Set task: Check each line of the material. Copy those containing "scene".

Provided data:
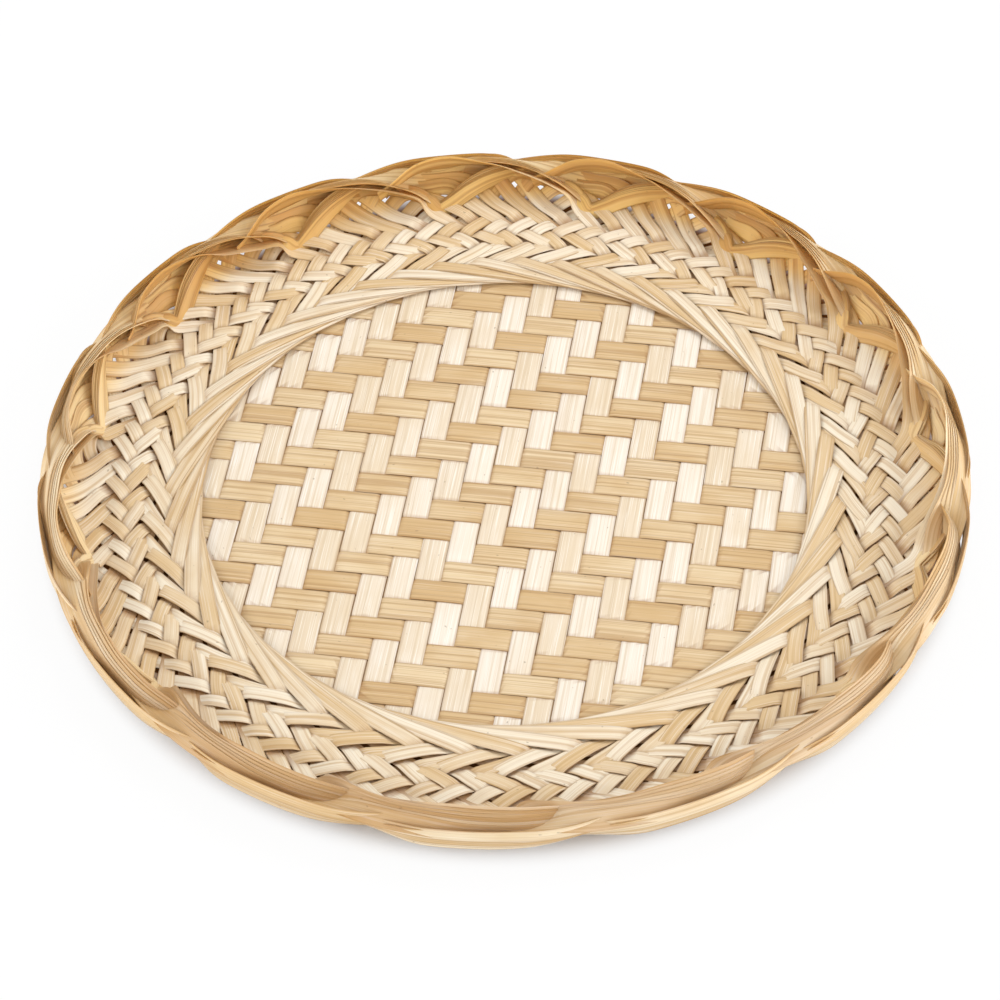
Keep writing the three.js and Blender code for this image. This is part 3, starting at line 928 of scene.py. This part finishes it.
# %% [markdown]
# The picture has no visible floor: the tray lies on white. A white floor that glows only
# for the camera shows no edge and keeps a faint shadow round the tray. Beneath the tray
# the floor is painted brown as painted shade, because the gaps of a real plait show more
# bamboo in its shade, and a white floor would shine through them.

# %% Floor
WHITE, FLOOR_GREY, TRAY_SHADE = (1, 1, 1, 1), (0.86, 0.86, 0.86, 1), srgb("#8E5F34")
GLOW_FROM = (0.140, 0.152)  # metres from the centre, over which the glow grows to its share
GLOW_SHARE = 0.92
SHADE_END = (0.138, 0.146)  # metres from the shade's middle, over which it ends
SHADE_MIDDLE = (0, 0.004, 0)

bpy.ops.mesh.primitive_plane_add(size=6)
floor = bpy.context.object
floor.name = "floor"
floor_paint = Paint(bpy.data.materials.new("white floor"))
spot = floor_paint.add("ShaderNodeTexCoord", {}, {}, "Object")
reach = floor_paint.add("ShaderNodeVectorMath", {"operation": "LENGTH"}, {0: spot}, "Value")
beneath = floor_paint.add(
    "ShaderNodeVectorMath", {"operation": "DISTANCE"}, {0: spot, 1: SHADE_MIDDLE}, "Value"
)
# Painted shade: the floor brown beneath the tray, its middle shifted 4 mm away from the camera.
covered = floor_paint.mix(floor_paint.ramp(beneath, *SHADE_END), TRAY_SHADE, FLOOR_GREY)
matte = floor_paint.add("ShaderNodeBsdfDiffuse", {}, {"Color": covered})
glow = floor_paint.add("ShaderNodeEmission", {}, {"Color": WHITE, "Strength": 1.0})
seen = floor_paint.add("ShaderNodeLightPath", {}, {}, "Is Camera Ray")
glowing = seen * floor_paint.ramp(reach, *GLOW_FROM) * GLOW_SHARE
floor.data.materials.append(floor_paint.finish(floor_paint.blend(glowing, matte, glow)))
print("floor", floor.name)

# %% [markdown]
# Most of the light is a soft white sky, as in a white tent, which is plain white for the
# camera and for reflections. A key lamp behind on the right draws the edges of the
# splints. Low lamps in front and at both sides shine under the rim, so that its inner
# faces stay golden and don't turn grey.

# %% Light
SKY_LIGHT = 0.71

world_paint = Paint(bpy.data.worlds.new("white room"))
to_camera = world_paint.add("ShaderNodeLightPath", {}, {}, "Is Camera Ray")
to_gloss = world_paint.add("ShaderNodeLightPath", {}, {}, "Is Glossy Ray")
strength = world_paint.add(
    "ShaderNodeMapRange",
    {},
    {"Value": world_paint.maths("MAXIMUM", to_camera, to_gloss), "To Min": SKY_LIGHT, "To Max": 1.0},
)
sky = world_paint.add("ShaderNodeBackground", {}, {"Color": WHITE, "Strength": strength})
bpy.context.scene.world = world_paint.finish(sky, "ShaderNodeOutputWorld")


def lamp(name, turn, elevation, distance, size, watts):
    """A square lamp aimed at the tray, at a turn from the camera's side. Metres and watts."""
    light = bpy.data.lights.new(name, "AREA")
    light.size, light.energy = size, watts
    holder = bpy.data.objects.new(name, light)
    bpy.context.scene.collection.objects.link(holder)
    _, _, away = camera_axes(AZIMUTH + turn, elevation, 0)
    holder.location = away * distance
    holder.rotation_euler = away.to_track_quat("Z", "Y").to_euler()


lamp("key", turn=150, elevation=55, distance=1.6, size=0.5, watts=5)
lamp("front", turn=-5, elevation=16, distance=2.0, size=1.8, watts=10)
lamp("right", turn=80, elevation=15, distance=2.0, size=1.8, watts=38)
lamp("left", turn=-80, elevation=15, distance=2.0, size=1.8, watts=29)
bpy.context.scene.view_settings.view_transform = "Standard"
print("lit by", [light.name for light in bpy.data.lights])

Exercise solution:
Keep writing the three.js and Blender code for this image. This is part 3, starting at line 928 of scene.py. This part finishes it.
bpy.context.scene.world = world_paint.finish(sky, "ShaderNodeOutputWorld")
    bpy.context.scene.collection.objects.link(holder)
bpy.context.scene.view_settings.view_transform = "Standard"